The festival begins at lunchtime Friday.
They’ve closed the park behind City Hall and the Courthouse on Wednesday. You can’t really shut down the streets of Birmingham until the last minute, but by Thursday the police have placed the sawhorses and the trucks have disgorged their stages and lighting rigs and miles and miles of cable. The first acts will go on at noon Friday, in the run-up to the opening headliner. There’s always some triple-threat of headliners: an “oldies” act, a country act, and a classic R&B act, in some combination over the course of the three days. Because Saturday will start off early and go late, and the place will be packed with people and vendors. Kids splashing in the fountain, absurd lines at the beer tents, and a little bit of everything musically.

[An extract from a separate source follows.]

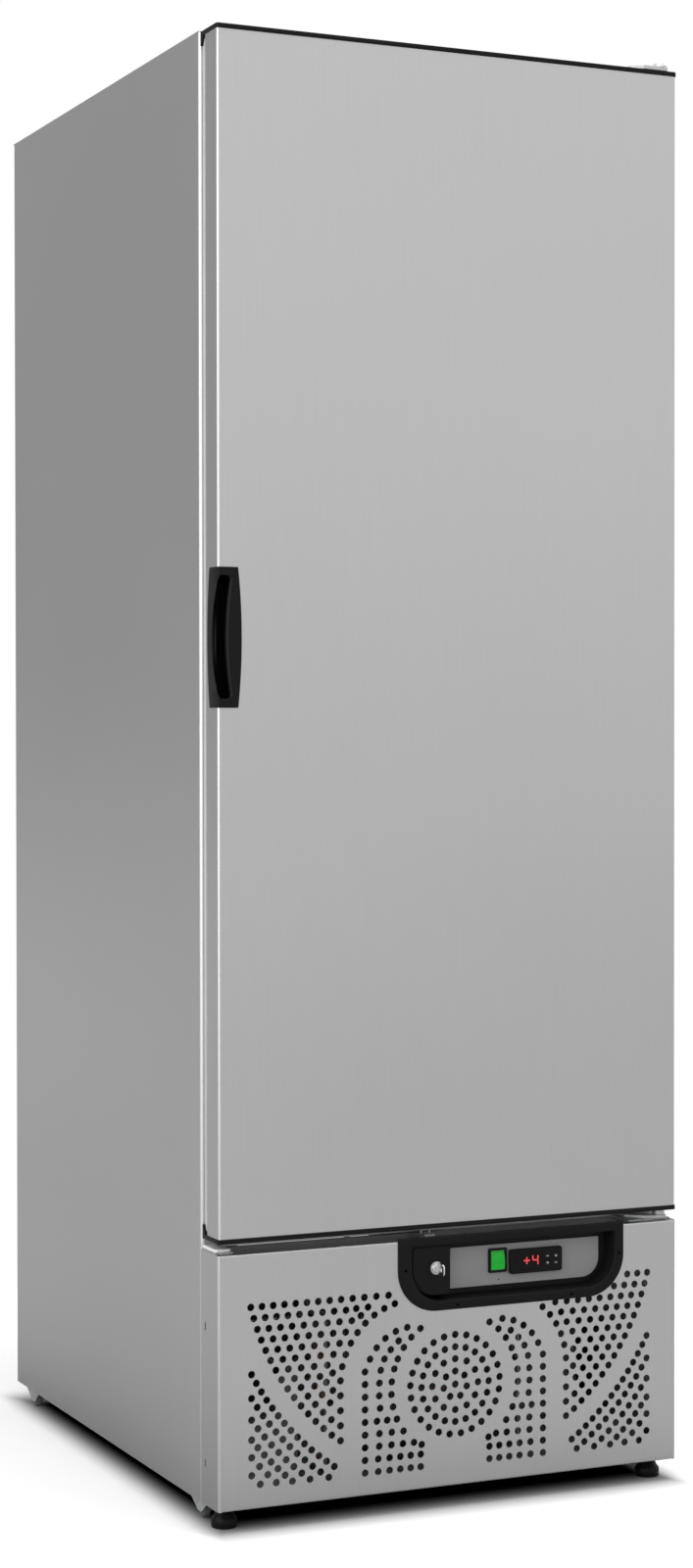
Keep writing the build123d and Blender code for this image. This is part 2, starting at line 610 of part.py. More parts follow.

I missed the first one, thirty years ago, missed out on Chuck Berry and Travis Tritt and the Temptations. But my friends were adamant: this is the thing. This is our new future. And I didn’t miss one from 1990 to 1998, because it was the signature event of the summer. In 1990, my dad and I stood twenty feet from Charles Barkley watching Bo Diddley perform an hour and a half set that consisted of maybe four songs, with wild feats of improvisation and musicianship. Then Saturday, everyone from Los Lobos and Dr John to local stalwarts like Slick Lily or Topper Price and the Upsetters. Then Sunday, Ricky Skaggs and the Commodores and Inner Circle, years before they recorded the theme to COPS, and Take 6 (where the crowd was packed in tight and funky and a woman behind me yelled “SOMEBODY ain’t Sure!”).
There was a message board with binder clips under letters A-Z for you to pin messages up for people, in a world without cellphones or text messaging. There was freshly squeezed-and-shaken lemonade, which was a revelation all by itself. There was funnel cake. There was half a plastic cup of Blue Nun, handed over by a friend of a friend who peered at me through a squint and said “Woody, you remind me of Robert Downey Jr.” (At no point in my life have I ever been known as Woody.) There was refuge in the Cathedral Church of the Advent, a soaring space kept miraculously cool and filled with jazz. There was immense gratitude that I’d obtained a pair of prescription sunglasses the year before.
But most of all, there was a sense that this was something cool, something awesome, something people might even come from Atlanta or Nashville or New Orleans to check out. This was something in Birmingham worth showing up for, worth staying all day and all night, and for less than $20 for the weekend. And every Father’s Day weekend was the same for the next several years running. Johnny Cash. James Brown. The Village People. Jerry Lee Lewis. George Jones. The Neville Brothers, BB King, Sun Ra, Eddie from Ohio. In 1998, the last year I attended, they drew 270,000 people. And then, my father was dead and my life was in DC and Birmingham just wasn’t a place I wanted to be any more.
Because City Stages was an anomaly. It was Brigadoon, it was this little weekend flicker of a better life. Open, walkable, easygoing, everyone getting along, a panoply of things to do and things to see and things to eat or drink (but not beer, I almost never had alcohol at City Stages because the temperatures were obscene and the lines were worse). A place you could take pride in, a place that made people’s eyes light up when you mentioned it, a place where you could just be you and hang out and have a good time just being.
City Stages went under in 2009, after years of financial turmoil and an explosion in festivals elsewhere. But before there was the Crawfish Boil in Birmingham, before there was Bonaroo up in Tennessee, before every radio station had their big summer block party festival blowout, we had City Stages. And it was enough to whet my appetite for more, and so I went, probably for good. But if I could throw on a polo shirt and some khakis and stand off at a comfortable distance to see Earth Wind and Fire, or Marty Stuart, or the Doobie Brothers, or Snoop Dogg and Taylor Hicks…it might be worth going back.